We possess very few of the works of his youth. Apart from the face of the angel in the "Baptism of Christ" spoken of above, we can ascribe to him with certainty only the delicate miniature "Annunciation" of the Louvre, the portrait of a young woman in the Liechtenstein Gallery at Vienna, and two small terra-cottas in the South Kensington Museum, London; a "Madonna and Child", and a bust of St. John the Baptist. Drawings have preserved for us the traces of other projects, e.g., in "Adoration of the Shepherds" (drawing at the Louvre), but we have almost no information concerning this period. A landscape drawing dated 1573 and another study dated 1578 (Uffizi) are the first certain dates we encounter in his life. The following note has also been found: ". . . bre 1578 cominciai le due Madonne"; but no one knows what became of these Madonnas, nor even if they were executed. However, a great many studies, leaves covered with sketches, heads of young women, children playing with cats, etc., show the direction of his researches. He had already conceived this type of mother and child in which the divine expression results only from human race and the poetry of life carried to its highest degree. This was the formula of the Renaissance, of the Madonnas of Raphael and Andrea del Sarto, and which Leonardo himself soon applied in the immortal masterpieces, the "Virgin of the Rocks" and "St. Anne and the Blessed Virgin".
Milanese Period (1483-99)
In 1481 Ludovico il Moro assumed in the name of his nephew, Gian Galeazzo, the regency of the Duchy of Milan. He was one of the most remarkable princes in that age of tyrants of genius: clever, magnificent, ambitious, and cruel. A letter of which a copy forms part of the celebrated "Codex Atlanticus", in the Ambrosian Library, Milan, has preserved the terms in which Leonardo offered his services to this formidable lord; among other terms were read:
(1) I have a process for constructing very light, portable bridges, for the pursuit of the enemy; others more solid, which will resist fire and assault and may be easily set in place and taken to pieces. I also know ways of burning and destroying those of the enemy. . . (4) I can also construct a very manageable piece of artillery which projects inflammable materials, causing great damage to the enemy and also great terror because of the smoke . . . (8) Where the used of cannon is impracticable I can replace them with catapults and engines for casting shafts with wonderful and hitherto unknown effect; briefly, whatever the circumstances I can contrive countless methods of attack. (9) In the event of a naval battle I have numerous engines of great power both for attack and defense: vessels which are proof against the hottest fire, powder or steam. (10) In times of peace I believe that I can equal anyone in architecture, whether for the building of public or private monuments. I sculpture in marble, bronze and terra cotta; in painting I can do what another can do, it matters not who he may be. Moreover I pledge myself to execute a bronze horse to the eternal memory of your father and the very illustrious House of Sforza, and if any of the above things seem impracticable or impossible I offer to give a test of it in your Excellency's park or in any other place pleasing to your lordship, to whom I commend myself in all humility.

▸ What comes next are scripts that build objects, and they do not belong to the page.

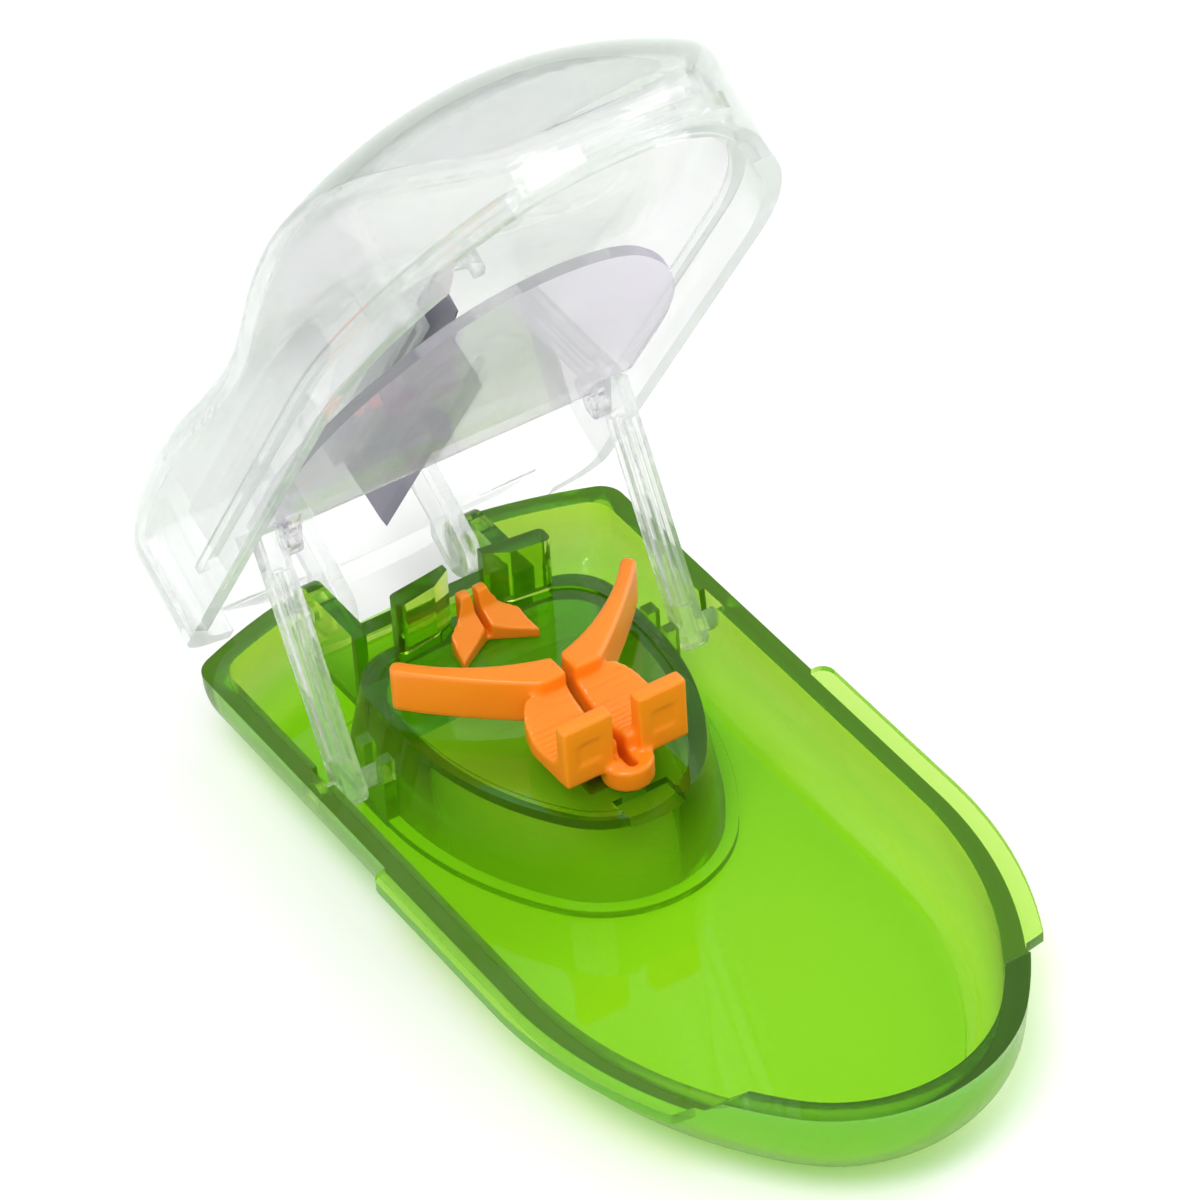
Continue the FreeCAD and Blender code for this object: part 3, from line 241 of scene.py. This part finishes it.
FINISH = {
    "base_tray": green,
    "lid_shell": clear,
    "blade_holder": clear,
    "guard_arm_left": clear,
    "guard_arm_right": clear,
    "blade_guard": violet,
    "pill_grip": orange,
    "rear_cradle": orange,
    "cutting_blade": steel,
}
for node_name, material in FINISH.items():
    slots = nodes[node_name].data.materials
    slots.clear()
    slots.append(material)

# ---- moulded soft pieces -------------------------------------------------------------------------

PULL = 0.5         # how far a vertex goes towards its neighbours' middle in each pass
RIB_PULL = 0.1     # the same where there are ribs to keep
GRIP_VOXEL, GRIP_PASSES = 0.00016, 20
CRADLE_VOXEL, CRADLE_PASSES = 0.00014, 8

# Where the ribbed tops of the grip's two pads are: out from the middle, along the tray, in height.
PAD_SIDE = (0.0010, 0.0072)
PAD_ALONG = (0.0004, 0.0081)
PAD_LEVEL = (0.0168, 0.0196)


def remeshed(name, voxel):
    """A fine, even mesh of a CAD piece, made from a copy of its mesh."""
    blank = bpy.data.objects.new(name + "_blank", nodes[name].data.copy())
    scene.collection.objects.link(blank)
    remesh = blank.modifiers.new("remesh", "REMESH")
    remesh.mode = "VOXEL"
    remesh.voxel_size = voxel
    bpy.context.view_layer.update()
    finished = blank.evaluated_get(bpy.context.evaluated_depsgraph_get())
    mesh = bpy.data.meshes.new_from_object(finished)
    bpy.data.objects.remove(blank)
    return mesh


def relax(mesh, passes, ribbed=None):
    """Rounds a mesh's edges by pulling each vertex towards its neighbours, less so on the ribs."""
    count = len(mesh.vertices)
    places = np.empty(3 * count)
    mesh.vertices.foreach_get("co", places)
    places = places.reshape(-1, 3)
    ends = np.empty(2 * len(mesh.edges), dtype=np.int64)
    mesh.edges.foreach_get("vertices", ends)
    first, second = ends.reshape(-1, 2).T

    def sums(values):
        """For each vertex, the sum of its neighbours' values."""
        return np.bincount(first, values[second], count) + np.bincount(second, values[first], count)

    neighbours = sums(np.ones(count))
    pull = np.full(count, PULL)
    if ribbed:
        pull[ribbed(places)] = RIB_PULL
    for _ in range(passes):
        for axis in range(3):
            column = places[:, axis]
            places[:, axis] = column + pull * (sums(column) / neighbours - column)
    mesh.vertices.foreach_set("co", places.ravel())
    mesh.polygons.foreach_set("use_smooth", np.ones(len(mesh.polygons), dtype=bool))
    mesh.update()


def moulded(name, body, voxel, passes, ribbed=None):
    """Stands in for a soft CAD piece: a fine remesh, relaxed until its edges are round."""
    mesh = remeshed(name, voxel)
    relax(mesh, passes, ribbed)
    mesh.materials.clear()
    mesh.materials.append(FINISH[name])
    piece = bpy.data.objects.new(name + "_moulded", mesh)
    scene.collection.objects.link(piece)
    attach(piece, body)
    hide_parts(name)


def pad_tops(places):
    """Which vertices are on the ribbed tops of the grip's two pads."""
    columns = (np.abs(places[:, 0]), places[:, 1], places[:, 2])
    inside = np.ones(len(places), dtype=bool)
    for column, (low, high) in zip(columns, (PAD_SIDE, PAD_ALONG, PAD_LEVEL)):
        inside &= (column > low) & (column < high)
    return inside


moulded("pill_grip", "grip", GRIP_VOXEL, GRIP_PASSES, pad_tops)
moulded("rear_cradle", "base", CRADLE_VOXEL, CRADLE_PASSES)

# ---- stage ---------------------------------------------------------------------------------------

FLOOR_SIZE = 6.0
FLOOR_DROP = 0.0002                        # keeps the floor clear of the tray's underside
PAPER_SCALE = 12.0
PAPER = ((0.93, 0.93, 0.93), (0.96, 0.96, 0.96))


def floor_material():
    """Matt white with faint clouds."""
    n = Nodes(bpy.data.materials.new("floor_white"))
    skin = n.add("ShaderNodeBsdfPrincipled", {"Roughness": 0.9})
    n.link(n.mix(n.noise(PAPER_SCALE), *PAPER), skin.inputs["Base Color"])
    n.link(skin.outputs["BSDF"], n.output.inputs["Surface"])
    return n.owner


bpy.ops.mesh.primitive_plane_add(size=FLOOR_SIZE, location=(0, 0, -FLOOR_DROP))
floor = bpy.context.object
floor.name = "floor"
floor.data.materials.append(floor_material())

WORLD_LEVEL = 0.84
MIRROR_LEVELS = (0.25, 0.6)                # what mirror reflections see, from below and from above
MIRROR_HEIGHTS = (-0.2, 0.9)


def studio_world():
    """White all round, but greyer in mirror reflections, so glossy plastic keeps its colour."""
    n = Nodes(bpy.data.worlds.new("studio"), "ShaderNodeOutputWorld")
    path = n.add("ShaderNodeLightPath")
    mirrored = n.calculate(
        "MULTIPLY", path.outputs["Is Glossy Ray"], path.outputs["Is Reflection Ray"])
    level = n.add("ShaderNodeMix", {"A": WORLD_LEVEL})
    n.link(mirrored, level.inputs["Factor"])
    n.link(n.ramp(n.height("Generated"), *MIRROR_LEVELS, *MIRROR_HEIGHTS), level.inputs["B"])
    background = n.add("ShaderNodeBackground", {"Color": WHITE})
    n.link(level.outputs["Result"], background.inputs["Strength"])
    n.link(background.outputs["Background"], n.output.inputs["Surface"])
    return n.owner


scene.world = studio_world()

LIGHT_AIM = (0, 0, 0.02)


def soft_light(name, place, width, power):
    """A square lamp aimed at the object. The width is in metres and the power in watts."""
    data = bpy.data.lights.new(name, "AREA")
    data.shape = "RECTANGLE"
    data.size = width
    data.size_y = width
    data.energy = power
    light = bpy.data.objects.new(name, data)
    light.location = place
    light.rotation_euler = (Vector(LIGHT_AIM) - Vector(place)).to_track_quat("-Z", "Y").to_euler()
    scene.collection.objects.link(light)


soft_light("key", place=(-0.35, -0.25, 0.9), width=0.45, power=5.0)
soft_light("fill", place=(0.75, 0.2, 0.6), width=0.6, power=2.5)

# ---- camera --------------------------------------------------------------------------------------

AZIMUTH, ELEVATION, ROLL = map(math.radians, (-30.64, 40.03, -3.66))
CAMERA_PLACE = (-0.26843, -0.45143, 0.4774)
SENSOR_WIDTH, FOCAL_LENGTH = 36.0, 200.75

back = Vector((
    math.sin(AZIMUTH) * math.cos(ELEVATION),
    -math.cos(AZIMUTH) * math.cos(ELEVATION),
    math.sin(ELEVATION),
))
level_right = Vector((math.cos(AZIMUTH), math.sin(AZIMUTH), 0))
level_up = back.cross(level_right)
right = math.cos(ROLL) * level_right + math.sin(ROLL) * level_up
up = math.cos(ROLL) * level_up - math.sin(ROLL) * level_right
lens = bpy.data.cameras.new("camera")
lens.sensor_width = SENSOR_WIDTH
lens.lens = FOCAL_LENGTH
camera = bpy.data.objects.new("camera", lens)
turn = Matrix((right, up, back)).transposed().to_4x4()
camera.matrix_world = Matrix.Translation(CAMERA_PLACE) @ turn
scene.collection.objects.link(camera)
bpy.context.scene.camera = camera

# ---- light paths ---------------------------------------------------------------------------------

THROUGH_PLASTIC = 28                       # lets a ray cross many see-through walls

scene.view_settings.view_transform = "Standard"
cycles = scene.cycles
cycles.max_bounces = THROUGH_PLASTIC
cycles.transmission_bounces = THROUGH_PLASTIC
cycles.glossy_bounces = 8
cycles.diffuse_bounces = 4
cycles.transparent_max_bounces = 24
cycles.caustics_reflective = False
cycles.caustics_refractive = False
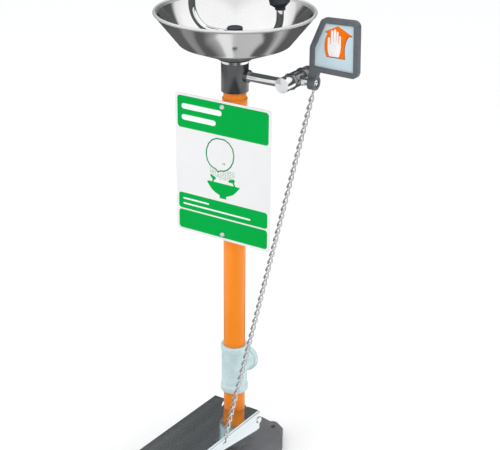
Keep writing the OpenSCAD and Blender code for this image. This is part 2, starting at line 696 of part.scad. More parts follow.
module sign_nuts() color(steel) for (z = sign_rows, s = [0, 1]) mirror([s, 0, 0])
    translate([7, -sign_y + sign_t + 5, z]) rotate([0, 90, 0]) cylinder(h = 2, r = 3.5, $fn = 6);

floor_flange();
flange_set_screws();
lower_pipe();
waste_tee();
upper_pipe();
supply_drain_body();
drain_tailpiece();
ring_nut();
bowl_washer();
bowl();
bowl_gasket();
drain_strainer();
supply_riser();
spray_hub();
hub_cap();
left_spray_arm();
right_spray_arm();
left_spray_head();
right_spray_head();
flow_controls();
spray_faces();
cover_pins();
left_dust_cover();
right_dust_cover();
supply_nipple();
supply_elbow();
valve_body();
valve_end_adapter();
valve_seats();
valve_ball();
valve_stem();
stem_packing();
packing_nut();
push_flag();
flag_panel();
flag_nut();
chain_pin();
chain_ring();
chain();
chain_hook();
treadle();
treadle_bracket();
bracket_screws();
hinge_bolts();
hinge_nuts();
sign_panel();
sign_clamps();
sign_screws();
sign_nuts();
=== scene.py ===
# Pedestal eyewash station. Metres, +Z up, -Y towards the user, origin on the floor at the stanchion's axis.
import json
import math
import random

import bpy
from mathutils import Matrix, Vector

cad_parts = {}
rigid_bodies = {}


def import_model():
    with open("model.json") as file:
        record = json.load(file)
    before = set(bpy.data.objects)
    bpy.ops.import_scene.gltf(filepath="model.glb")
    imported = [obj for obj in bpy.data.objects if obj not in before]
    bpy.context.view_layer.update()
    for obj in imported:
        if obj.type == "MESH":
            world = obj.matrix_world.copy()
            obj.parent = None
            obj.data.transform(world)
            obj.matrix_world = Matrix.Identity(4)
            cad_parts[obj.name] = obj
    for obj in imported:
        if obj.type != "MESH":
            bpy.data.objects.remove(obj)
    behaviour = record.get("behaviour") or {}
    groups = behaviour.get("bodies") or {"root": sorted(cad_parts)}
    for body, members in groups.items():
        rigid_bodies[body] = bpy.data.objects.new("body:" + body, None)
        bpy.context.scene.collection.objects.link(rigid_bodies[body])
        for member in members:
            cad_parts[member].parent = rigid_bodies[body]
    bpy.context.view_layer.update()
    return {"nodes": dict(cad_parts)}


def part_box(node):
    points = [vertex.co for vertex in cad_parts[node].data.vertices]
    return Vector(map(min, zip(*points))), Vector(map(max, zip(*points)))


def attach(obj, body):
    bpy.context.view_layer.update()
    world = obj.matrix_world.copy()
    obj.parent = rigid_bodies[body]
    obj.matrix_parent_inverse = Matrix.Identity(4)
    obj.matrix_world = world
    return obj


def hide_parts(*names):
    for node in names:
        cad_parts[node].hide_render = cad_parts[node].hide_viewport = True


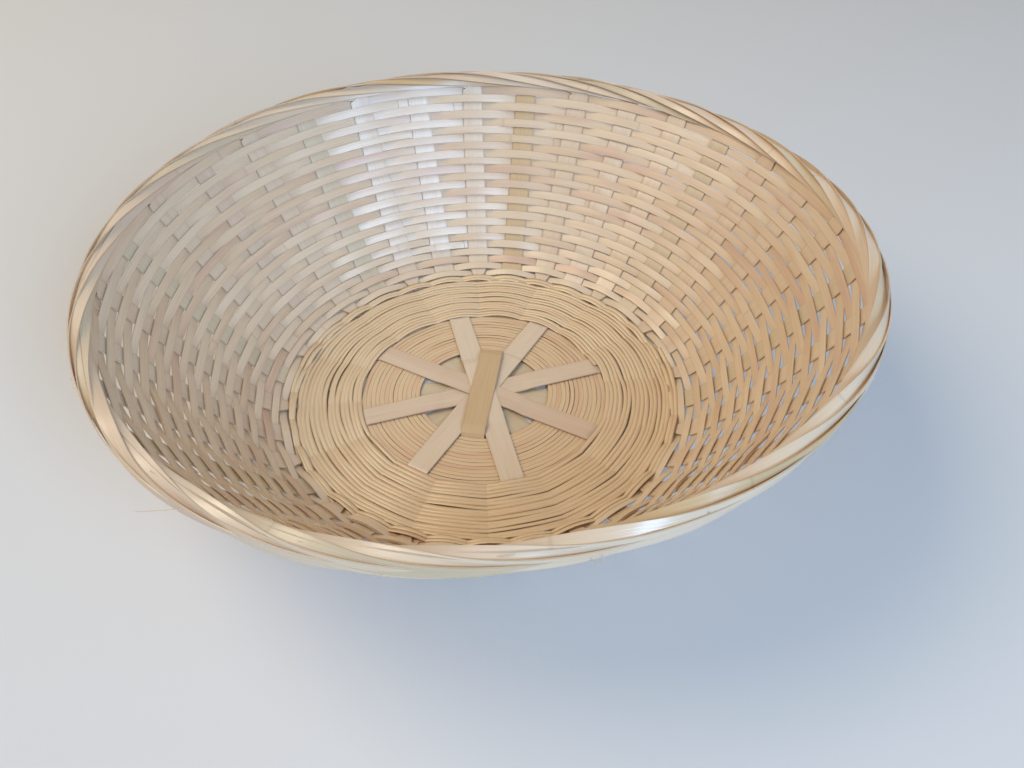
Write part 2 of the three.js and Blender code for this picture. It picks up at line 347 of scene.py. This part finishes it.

Leonardo was at this time thirty years of age and very handsome. He was an accomplished gentleman, and had a keen mind for the invention of fables. His contemporaries, for example the storyteller Bandello, relate the charms of his conversation. He was a musician, being given to improvising verses while accompanying himself on a lute of his own invention, shaped like a bucranium and possessing wonderful sonorousness. For the fêtes, ballets, and amusements, and interludes of which the Renaissance was so fond, Leonardo was unequalled. At the time of Louis XII's entry into Milan a mechanical lion crossed the banquet hall, halted before him a shower of lilies. This machine Leonardo had invented. Such was Leonardo when towards the end of 1482 he entered the service of Ludovico il Moro. One of his earliest Milanese works was the delightful "Woman with a Marten", which is believed to be the portrait of Cecilia Gallerani, Ludovico's mistress, and which is now at Cracow, in the collection of Count Czartorisky. Unfortunately, the work has been much injured by restorations, but it is the first truly modern work of its kind, wherein feminine grace, subtlety of analysis, refinement of the moral personality, and not merely resemblance of features, constitute the subject of the picture. The pretty profile of "Beatrice d'Este" at the Ambrosian and the so-called "Lucrezia Crivelli" (also called "La Belle Ferroniere") of the Louvre have nothing in common with Leonardo.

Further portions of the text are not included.